It was written intended to imply to adapter benchmarks like C++ (mostly; it's still getting metadata through the legacy runner) and Go (a bit), but not arrowbench or Python benchmarks. arrowbench should be (🤞) good to go shortly (though we will have to clean up cpu_count). The Python ones will be a good bit more work, yes; we'll have to either extract the runner from Conbench or port everything to benchrun (and finish the datalogistik integration in Python).

alistaire47 · 2023-02-23T18:21:47Z

Ok! I got a working test build running: https://buildkite.com/apache-arrow/arrow-bci-benchmark-on-arm64-m6g-linux-compute/builds/2224#01867bb0-78ba-4337-bbd3-b4815be4a7c1 that runs file-read through labs/benchmarks, arrowbench/file-read, and adapters/mock-adapter, all successfully. It took some tweaks to get everything running.
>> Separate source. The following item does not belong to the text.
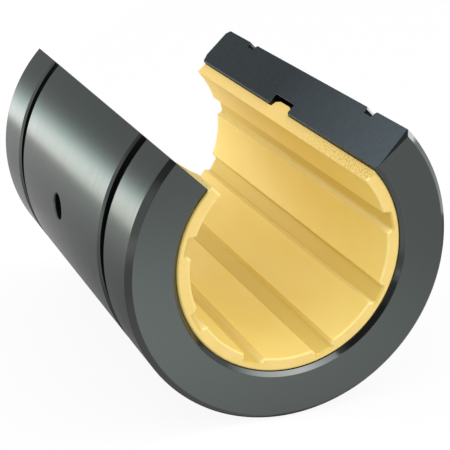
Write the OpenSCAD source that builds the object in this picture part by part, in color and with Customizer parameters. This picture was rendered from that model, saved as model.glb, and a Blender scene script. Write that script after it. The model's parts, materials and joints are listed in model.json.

Most were minor, but I'll comment on places that make judgement calls that weren't already reviewed.

One note on that build is that running through arrowbench directly does log a lot less; in particular it doesn't log the results. If we want these there, I think the right way to do so is to change the log level for benchclients in benchconnect to DEBUG, which will show all the JSON sent in requests.

TODO: Revert config.py to the original set of benchmarks instead of my testing set. If we want to add more of the arrowbench ones to any particular machine, it's a good time to do that too, though I want to be cautious and not add lots of running time to busy machines. Opinions welcome.

alistaire47 · 2023-02-23T18:28:28Z

buildkite/benchmark/run.py

+        arrowbench::install_pipx();
+        arrowbench::install_benchconnect();


Added. I'm not sure if this is the best way to install benchconnect in this context—there are already a ton of environments in this repo, and we could just add it to the relevant one, if we could figure out which that is—but this works.

If we care about speed, it's probably worth switching from conda to mamba (or at least the mamba solver); we're currently repeatedly solving environments, and it's not fast.

If we care about speed, it's probably worth switching from conda to mamba (or at least the mamba solver); we're currently repeatedly solving environments, and it's not fast.

Would you mind making an issue in this repo for that? Agreed that's probably the right way (but we also probably shouldn't do this just yet unless it's super quick + easy)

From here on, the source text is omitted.